It was another Manny-centric moment that turned hockey into one of the great loves of my life. He refused to let me watch wrestling one Saturday in the Spring of ’68, and Mom told me I could have the TV after his ball game ended. Crestfallen and spiteful, I switched on Channel 9 regardless and sat sulking as the New York Rangers game commenced. As time elapsed, I found myself mesmerized by the quick skating, the intricate plays, the hard hitting and the booming puck that dominated the game. I began asking Manny so many questions that he bought me a book on ice hockey which I kept all the way until Lea and her daughter Tasha threw out or sold all my books on Butler Street in 2009.
I idolized the New York Rangers from the very beginning. They got kicked out of the NHL Stanley Cup Playoffs by the Montreal Canadiens in four straight games but it didn’t stop me from doing my homework over the next three months of summer before next season. I went up to Madison Square Garden and bought a Rangers puck and a yearbook which became lifelong treasures that were also lost during the Hyatts’ spring cleaning of 2009. After that I began going to Gramercy Park, which was closer, and became a regular customer all the way until my last days of street hockey in NYC around 1976, nearly seven years later.

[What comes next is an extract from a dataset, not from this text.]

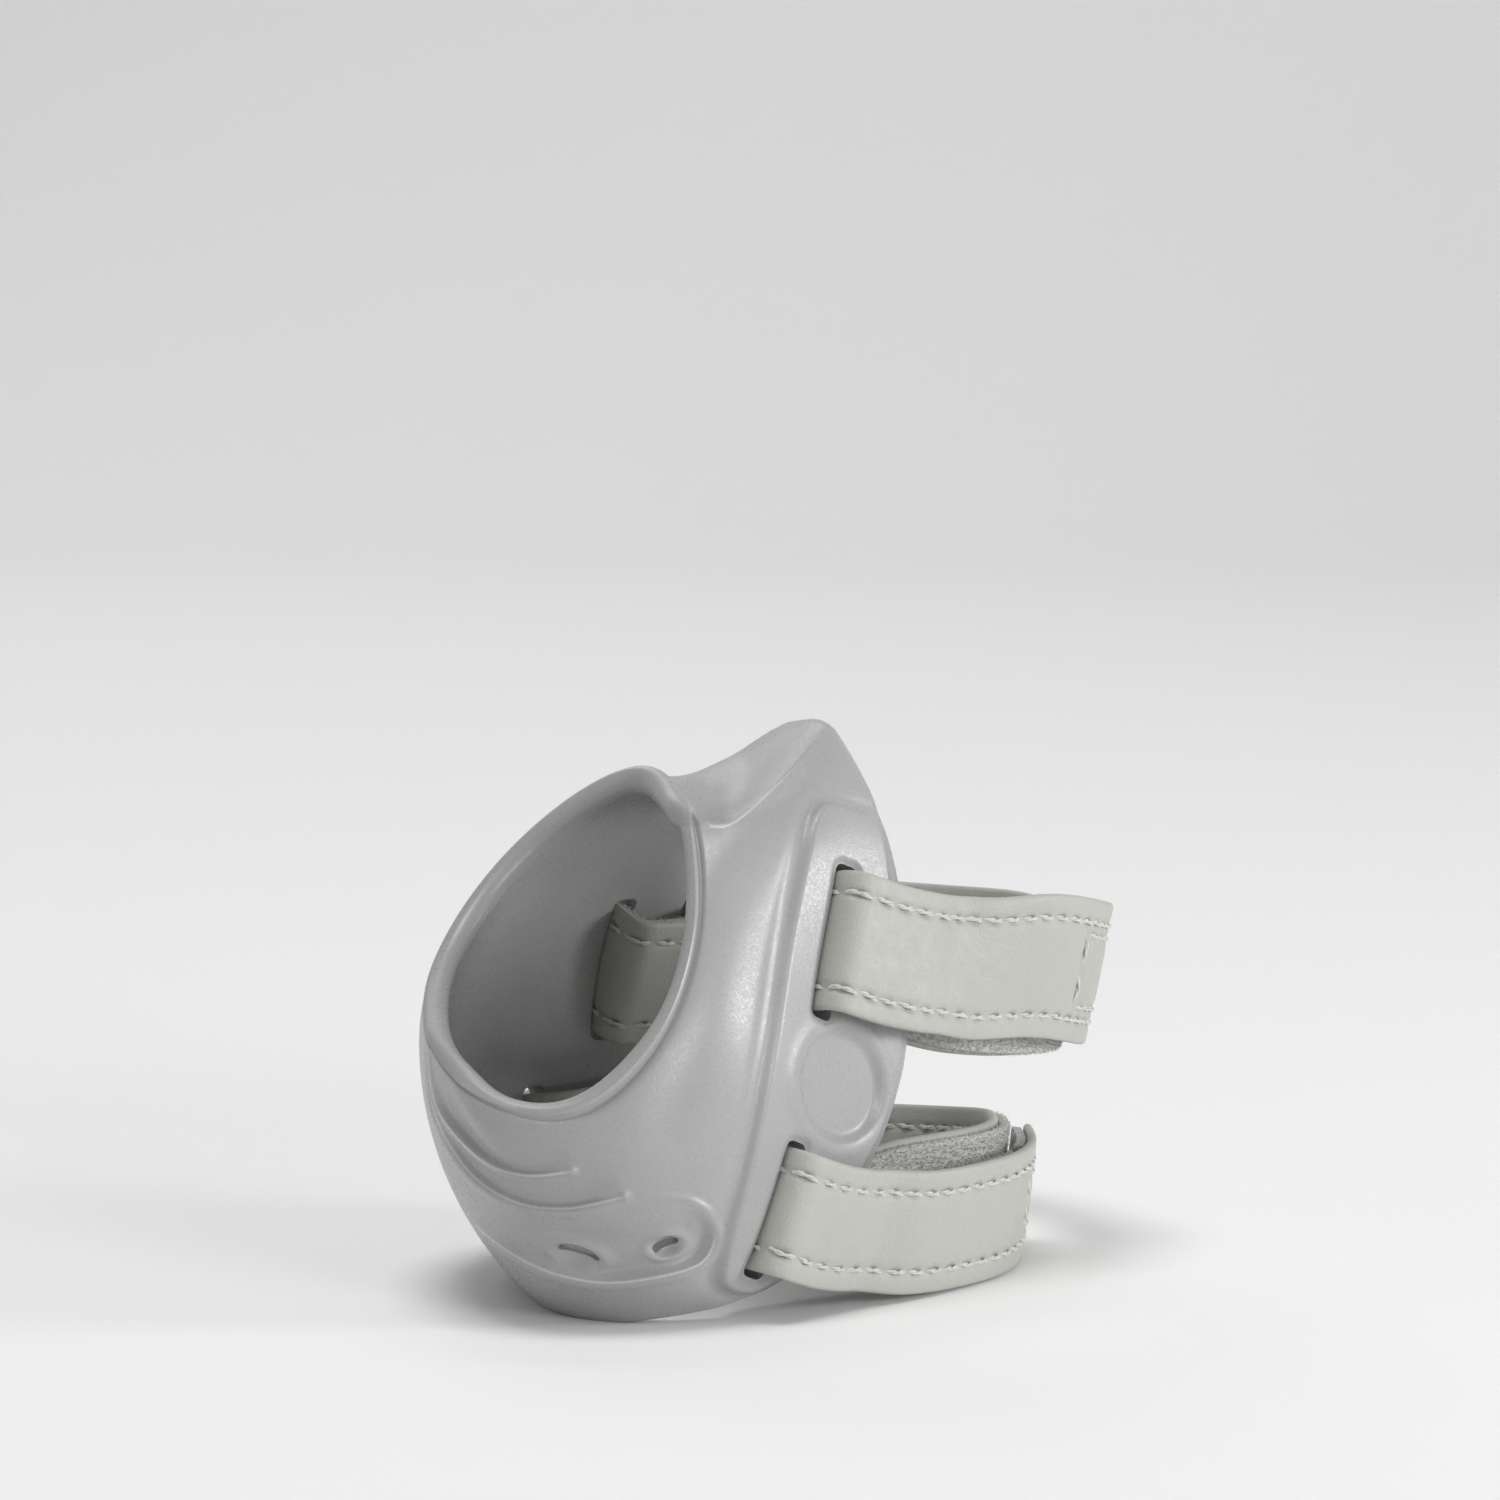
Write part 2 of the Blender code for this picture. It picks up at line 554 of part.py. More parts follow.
def layer(name, middle, across, low, high, width, colour, roughness):
    """One layer of a strap: a flat band between two distances from the strap's middle."""
    steps = unit(np.diff(middle, axis=0))
    both = np.vstack([steps[:1], steps]) + np.vstack([steps, steps[-1:]])
    outwards = unit(np.cross(across, both)) * 2 / np.linalg.norm(both, axis=1, keepdims=True)
    corners = ((-1, low), (1, low), (1, high), (-1, high))
    ring = np.stack([middle + across * side * width / 2 + outwards * rise for side, rise in corners], axis=1)
    corner = np.arange(len(ring) * 4).reshape(-1, 4).tolist()
    faces = [corner[0], corner[-1][::-1]]
    for here, there in zip(corner[:-1], corner[1:]):
        for k, after in ((0, 1), (1, 2), (3, 2), (0, 3)):
            faces += [[here[k], here[after], there[after]], [here[k], there[after], there[k]]]
    return finished(name, ring.reshape(-1, 3), faces, colour, roughness)


def slot_cutter(name, bar, width):
    """Through cut with round ends, beside the bar."""
    half = width / 2 + SLOT_CLEARANCE
    gap = slot_width()
    outline = []
    for quarter, (end, side) in enumerate(((1, 1), (-1, 1), (-1, -1), (1, -1))):
        for k in range(BEND_STEPS):
            a = math.pi / 2 * (quarter + k / (BEND_STEPS - 1))
            place = end * (half - SLOT_CORNER) + SLOT_CORNER * math.cos(a)
            outline.append((place, side * (gap / 2 - SLOT_CORNER) + SLOT_CORNER * math.sin(a) - gap / 2))
    return prism(name, outline, bar.corner, bar.along, bar.on, bar.over)


def prism(name, outline, origin, first, second, up):
    """Outline drawn on two directions and pushed right through the wall along the third."""
    reach = 3 * SHELL_WALL
    points = []
    for height in (-reach, reach):
        for a, b in outline:
            points.append(origin + first * a + second * b + up * height)
    count = len(outline)
    faces = [list(range(count)), [count + k for k in reversed(range(count))]]
    for k in range(count):
        after = (k + 1) % count
        faces.append([after, k, count + k, count + after])
    return finished(name, np.array(points), faces, None, 0)


def vent_cutter(name, vent):
    """Narrow oblong slit, cut square to the skin."""
    place = locate(drawn([vent.across, vent.up]), seen, False)
    origin = skin(*place)
    over, _ = skin_frame(*place)
    turn = math.radians(vent.turn)
    along = np.array([math.cos(turn), 0, math.sin(turn)])
    along = unit(along - over * (along @ over))
    across = np.cross(over, along)
    straight = vent.half_long - VENT_WIDTH / 2
    outline = []
    for k in range(8):
        a = 2 * math.pi * (k + 0.5) / 8
        shift = straight if math.cos(a) > 0 else -straight
        outline.append((shift + VENT_WIDTH / 2 * math.cos(a), VENT_WIDTH / 2 * math.sin(a)))
    return prism(name, outline, origin, along, across, over)


def foot_cutter():
    """Levels the wrist end of the shell, on which the splint stands."""
    far = 2 * max(SHELL_WIDTH, SHELL_DEPTH)
    outline = [(-far, -far), (far, -far), (far, 0), (-far, 0)]
    origin = np.array([SHELL_SIDE + SHELL_WIDTH / 2, SHELL_DEPTH / 2, FOOT_CUT])
    points = [origin + (a, height, b) for height in (-far, far) for a, b in outline]
    faces = [[0, 1, 2, 3], [7, 6, 5, 4], [1, 0, 4, 5], [2, 1, 5, 6], [3, 2, 6, 7], [0, 3, 7, 4]]
    return finished("foot_cutter", np.array(points), faces, None, 0)


def strap(name, outer, inner, front_bar, palm_bar, width):
    """Face, lining and hook patch of one strap."""
    middle, across = strap_route(outer, inner, front_bar, palm_bar, width)
    half_gap = STRAP_GAP / 2
    layer(name + "_face", middle, across, half_gap, half_gap + STRAP_FACE, width, (0.55, 0.55, 0.51), 0.55)
    run = np.concatenate([[0], np.cumsum(np.linalg.norm(np.diff(middle, axis=0), axis=1))])
    patch = run < HOOK_PATCH_LENGTH
    lining = run > HOOK_PATCH_LENGTH + STRAP_GAP
    lining[0] = False
    narrow = width - 2 * LINING_INSET
    low = -half_gap - STRAP_LINING
    layer(name + "_lining", middle[lining], across[lining], low, -half_gap, narrow, (0.5, 0.5, 0.49), 0.95)
    deep = -half_gap - HOOK_PATCH_THICK
    hook = name.replace("strap", "hook_patch")
    layer(hook, middle[patch], across[patch], deep, -half_gap, narrow, (0.45, 0.45, 0.44), 0.8)


def stand_on_floor(objects):
    """Puts the origin under the middle of the whole splint, on the surface that it stands on."""
    bpy.context.view_layer.update()
    graph = bpy.context.evaluated_depsgraph_get()
    places = []
    for obj in objects:
        shape = obj.evaluated_get(graph).to_mesh()
        places += [vertex.co.copy() for vertex in shape.vertices]
    places = np.array(places)
    low, high = places.min(axis=0), places.max(axis=0)
    shift = (-(low[0] + high[0]) / 2, -(low[1] + high[1]) / 2, -low[2])
    for obj in bpy.data.objects:
        for vertex in obj.data.vertices:
            vertex.co = [a + b for a, b in zip(vertex.co, shift)]


def build():
    for obj in list(bpy.data.objects):
        bpy.data.objects.remove(obj, do_unlink=True)
    grid = shell_mesh(SHELL_TURNS, SHELL_ROWS, INNER_ROWS, CAP_STEPS)
    shell = ring_object("shell", grid, (0.37, 0.37, 0.38), 0.45)
    bars = {
        "upper_front": bar_at(UPPER_SLOT, seen, drawn, False),
        "lower_front": bar_at(LOWER_SLOT, seen, drawn, False),
        "upper_palm": bar_at(UPPER_PALM_SLOT, seen_from_palm, drawn_from_palm, True),
        "lower_palm": bar_at(LOWER_PALM_SLOT, seen_from_palm, drawn_from_palm, True),
    }
    for name, bar in bars.items():
        width = UPPER_STRAP_WIDTH if name.startswith("upper") else LOWER_STRAP_WIDTH
        cut(shell, slot_cutter(name + "_slot_cutter", bar, width))
    for number, vent in enumerate(VENTS, 1):
        cut(shell, vent_cutter(f"vent_{number}_cutter", vent))
    cut(shell, foot_cutter())
    strap("upper_strap", UPPER_OUTER, UPPER_INNER, bars["upper_front"], bars["upper_palm"],
          UPPER_STRAP_WIDTH)
    strap("lower_strap", LOWER_OUTER, LOWER_INNER, bars["lower_front"], bars["lower_palm"],
          LOWER_STRAP_WIDTH)
    stand_on_floor([obj for obj in bpy.data.objects if not obj.hide_render])


build()
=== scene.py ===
"""Looks of the thumb splint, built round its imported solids."""

from collections import namedtuple
from math import cos, floor, pi, radians, sin

import bmesh
import bpy
import numpy as np
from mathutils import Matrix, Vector
from numpy.linalg import norm, solve


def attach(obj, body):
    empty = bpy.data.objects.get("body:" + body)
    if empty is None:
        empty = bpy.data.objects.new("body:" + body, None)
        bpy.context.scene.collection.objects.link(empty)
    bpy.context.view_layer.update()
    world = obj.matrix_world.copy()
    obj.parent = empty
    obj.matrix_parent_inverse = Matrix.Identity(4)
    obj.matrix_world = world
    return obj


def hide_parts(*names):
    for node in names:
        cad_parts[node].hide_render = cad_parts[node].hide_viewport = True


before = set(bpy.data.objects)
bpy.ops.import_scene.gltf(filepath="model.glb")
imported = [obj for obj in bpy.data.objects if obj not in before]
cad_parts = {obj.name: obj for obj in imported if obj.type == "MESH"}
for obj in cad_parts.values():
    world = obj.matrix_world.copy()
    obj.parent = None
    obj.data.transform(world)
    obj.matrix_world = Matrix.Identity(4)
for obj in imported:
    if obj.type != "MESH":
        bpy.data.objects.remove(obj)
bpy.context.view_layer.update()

# Moulded shell: one soft satin plastic moulding that cups the base of the thumb.
# It is cast in one piece with its rim bead, raised panel, finger grooves, dished oval and vents,
# and the four strap slots go right through its wall.
MOULD_ZERO = np.array([-0.00091085, -0.04432488, 0.00062895])
SHELL_WIDTH = 0.052
SHELL_DEPTH = 0.064
SHELL_HEIGHT = 0.060
SHELL_WALL = 0.0026
FRONT_FADE = (-0.05, 0.35)
SHELL_SIDE = -0.037
FOOT_CUT = -0.0006
SIGHT_RISE = 0.14
SIGHT_DEPTH = 0.010
RIM_BEAD_WIDTH = 0.0018
RIM_BEAD_RISE = 0.0005
RIM_CREASE = 0.00042
BEAD_MIDDLE = 5.5
BEAD_FADE = (6.5, 4.0)
BEAD_LOW = 0.45
PANEL_RISE = 0.0008
PANEL_FILLET = 0.0010
PANEL_GUTTER = 0.00020
GROOVE_WIDTH = 0.0038
GROOVE_WALL = 0.0005
GROOVE_DEPTH = 0.00070
GROOVE_LIP = 0.00024
GROOVE_NUB = 1.5
GROOVE_START = 0.3
GROOVE_STOP = 0.86
CHANNEL_SLOPE = 0.0034
CHANNEL_DEPTH = 0.0011
CHANNEL_LIP = 0.0008
DISH_DEPTH = 0.0006
DISH_FILLET = 0.0010
DISH_LIP = 0.00015
DIMPLE_DEPTH = 0.0007
DIMPLE_FADE = (0.45, 1.1)
RIDGE_RISE = 0.00035
RIDGE_WIDTH = 0.0010
RIDGE_HOLLOW = 0.0006
NOTCH_FADE = 0.004
VENT_WIDTH = 0.0010
VENT_LIP = 0.00042
VENT_LIP_WIDTH = 0.00055
VENT_STEPS = 16
SLOT_EDGE_ROUND = 0.0005
FRONT_TURNS = 410
PALM_TURNS = 84
SHELL_ROWS = 166
INNER_ROWS = 16
CAP_STEPS = 6
ROW_CROWD = 1.08
PALM_START = 8
PALM_STOP = 13.5
LINE_STEPS = 8
PANEL_STEPS = 6
SHARP_SHELL = 42
# Painted shade: a darker grey laid over the wing above the parting line, where the shell turns away from the
# light.
WING_SHADE_GREY = (0.25, 0.25, 0.253)
WING_SHADE = 0.8
# Painted highlight: light grey lines along the groove, channel and parting edges, where the real edges catch
# the light.
HIGHLIGHT_LINE_GREY = (0.66, 0.66, 0.66)
HIGHLIGHT_LINE_WEIGHT = 0.75
LINE_HALF_WIDTH = 0.00024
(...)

Even though I was a diehard Ranger fan, I could not help but admire the Boston Bruins after a time. The Big Bad Bruins were the terror of the league, a reputation they would carry until the Broad Street Bullies, the Philadelphia Flyers, began taking it to them a few years later. The problem with the Rangers was that they couldn’t back themselves up. They had a couple of tough guys who didn’t take shit, but not enough of them. Not only that, but top-scoring center Jean Ratelle and All-Star defenseman Brad Park just weren’t in the same league as Bobby Orr and Phil Esposito.

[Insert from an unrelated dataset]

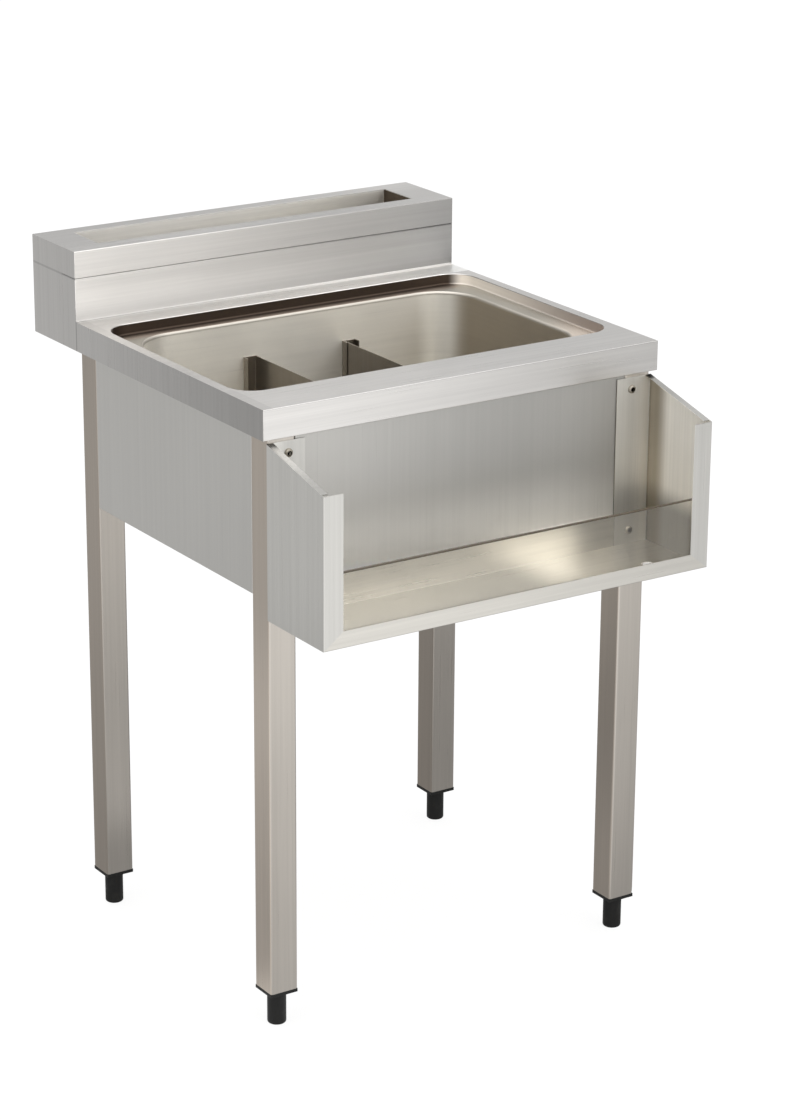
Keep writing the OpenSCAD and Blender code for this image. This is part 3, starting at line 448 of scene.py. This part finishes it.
def bowl_painted_light(place, facing, colour, roughness):
    """Painted shade and reflections: the ledge and the wall over it are brown, almost black at the
    rear, the fold is lighter, and the right wall is dull. The side walls over the ledge are rougher.
    """
    x, y, z = place.parts()
    on_ledge = z.ramp(*LEDGE_BAND, LEDGE_Z)
    on_fold = z.ramp(*MOUTH_BAND, LEDGE_Z) * (1.0 - on_ledge)
    on_wall = z.ramp(*WALL_BAND, LEDGE_Z)
    off_corner = 1.0 - x.ramp(*RIGHT_CORNER_BAND, BOWL_HALF)
    ledge = x.ramp(*LEDGE_RUN).blend(LEDGE_LEFT, y.ramp(*NEAR_RUN).blend(LEDGE_NEAR, LEDGE_RIGHT))
    rear_ledge = y.ramp(*REAR_TINT_BAND, bowl_rear).blend(REAR_LEDGE, REAR_BROWN)
    ledge = (y.ramp(*REAR_LEDGE_BAND, bowl_rear) * off_corner).blend(ledge, rear_ledge)
    at_rear = y.ramp(*REAR_WALL_BAND, bowl_rear) * off_corner
    wall = at_rear.blend(y.ramp(*SIDE_WALL_RUN).blend(SIDE_BROWN, SIDE_LIGHT), REAR_BROWN)
    inside = x.ramp(*RIGHT_WALL_BAND, BOWL_HALF).blend(colour, RIGHT_BROWN)
    below = on_ledge.blend(on_fold.blend(inside, FOLD_LIGHT), ledge)
    return on_wall.blend(below, wall), roughness + on_wall * (1.0 - at_rear) * SIDE_WALL_ROUGH


def rounded(outline, out, z):
    """A ring of points at a height: a rounded rectangle (half width, front, rear, radius) grown by out."""
    half_x, front, rear, radius = outline
    radius += out
    ring = []
    for sx, y, start in ((1, front - out + radius, -90), (1, rear + out - radius, 0),
                         (-1, rear + out - radius, 90), (-1, front - out + radius, 180)):
        for step in range(CORNER_STEPS + 1):
            turn = math.radians(start + 90 * step / CORNER_STEPS)
            ring.append(Vector((sx * (half_x + out - radius) + radius * math.cos(turn),
                                y + radius * math.sin(turn), z)))
    return ring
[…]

The one fellow that no one had a match for was Derek “Turk” Sanderson. He was a bad-ass street punk from Canada whose reputation as a fighter overshadowed his skill as a center, one of the best face-off men in the game. He was the fashion plate of the NHL and hung out with my football hero, Broadway Joe Namath. I was like every other fan in NYC wishing him a slow death in the late 60’s, but in time both he and Namath became the role models that gave birth to Broadway Turk Superstar.
It didn’t take me long to start my own hockey team, the Butler Street Blues. I spray-painted a rink between manhole covers and even fashioned a St. Louis Blues-like logo at mid-field. Harold and Paul Yodels were the mainstays, and we also had puny Johnny De Losa on defense, who would play a role in the formation of the Spoiler almost seven years later. We played street hockey until the dog days of Summer ’68, then took a break until that fall to resume operations. During that time, Harold became a much better player and actually beat me for the scoring championship and team record in ‘69, exceeding my spring total by one goal! I recounted my stat book dozens of times to reach the same sorry conclusion.

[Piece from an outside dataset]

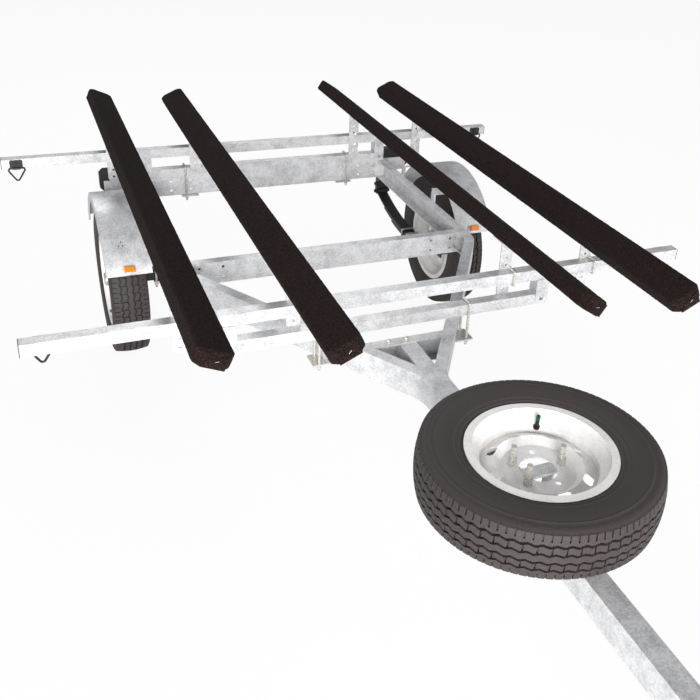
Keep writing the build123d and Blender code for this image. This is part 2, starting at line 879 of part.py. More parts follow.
def fender():
    """Rolled half-round fender with a skirt along its outer edge."""
    skin = Pos((fender_inner_span + fender_outer_span) / 2, fender_radius - fender_wall / 2) * Rectangle(
        fender_outer_span - fender_inner_span, fender_wall)
    skirt = Pos(fender_outer_span - fender_wall / 2, fender_radius - fender_skirt / 2) * Rectangle(
        fender_wall, fender_skirt)
    section = Plane.XZ * (skin + skirt)
    arc = 180 - 2 * fender_end_deg
    rolled = revolve(section, axis=Axis.X, revolution_arc=arc)
    return Pos(0, 0, axle_height) * Rot(-arc / 2, 0, 0) * rolled


def fender_arm(side):
    """Bent strap from the rail's web to the underside of the fender skin."""
    outer = fender_radius - fender_wall - fit_gap
    reach_low = rail_half_span + fit_gap
    reach_high = (fender_inner_span + fender_outer_span) / 2
    section = Plane.XZ * Pos((reach_low + reach_high) / 2, outer - fender_arm_wall / 2) * Rectangle(
        reach_high - reach_low, fender_arm_wall)
    turn = 90 - fender_arm_deg
    strip = revolve(section, axis=Axis.X, revolution_arc=fender_arm_arc_deg)
    strip = Rot(side * turn - fender_arm_arc_deg / 2, 0, 0) * strip
    height = outer * sin(radians(fender_arm_deg)) - fender_arm_wall
    station = -side * outer * cos(radians(fender_arm_deg))
    half = outer * radians(fender_arm_arc_deg) / 2
    leg = block(
        (reach_low, reach_low + fender_arm_wall), (station - half, station + half),
        (rail_top - fender_arm_drop - axle_height, height))
    return Pos(0, 0, axle_height) * (strip + leg)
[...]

When it got too hot to play, we sat around on the steps of homes in the neighborhood sipping sodas and ribbing one another. Paulie was one of my main stooges, and he, in turn lorded it over Danny O’Connor, the dreaded O’Connors’ younger brother, and Richie Aceto, who would become one of Osama Bin Laden’s victims in the World Trade Center over thirty years later. The age difference was too great between us, and I began spending less and less time with the stooges as the summer crept along.
Paulie was the last of the Yodels that I had a good friendship with. He was about Lea’s age and loved playing my homemade board games. He was always the brunt of my ribs and took it out on the kids his age, as I mentioned. I never fully realized that he had probably the most explosive temper of all the Yodels, and my ribbing really took a toll on him. Nevertheless, he became the goalie for the Blues and did a pretty good job in net for us. After the Yodels moved away, he came to visit one last time but apparently he had outgrown his tolerance for my ribbing, and I never saw him again. I heard he went on to a good job as a sky marshal and grew into a two-fisted, pistol-packing son of a gun.
One claim to fame that Harold and Paul would have was during Harry’s brief stint as a club owner in Queens. They bought a club on the Gambino Mob’s turf during the reign of John Gotti, who had a couple of the boys stop in to shake down the Yodels. Paulie took exception to that and got a bit of a hiding from the Gottis. I’m sure Paul has put it behind him by now, but I must admit I’m proud to know that one of my old friends stood up to the bastards.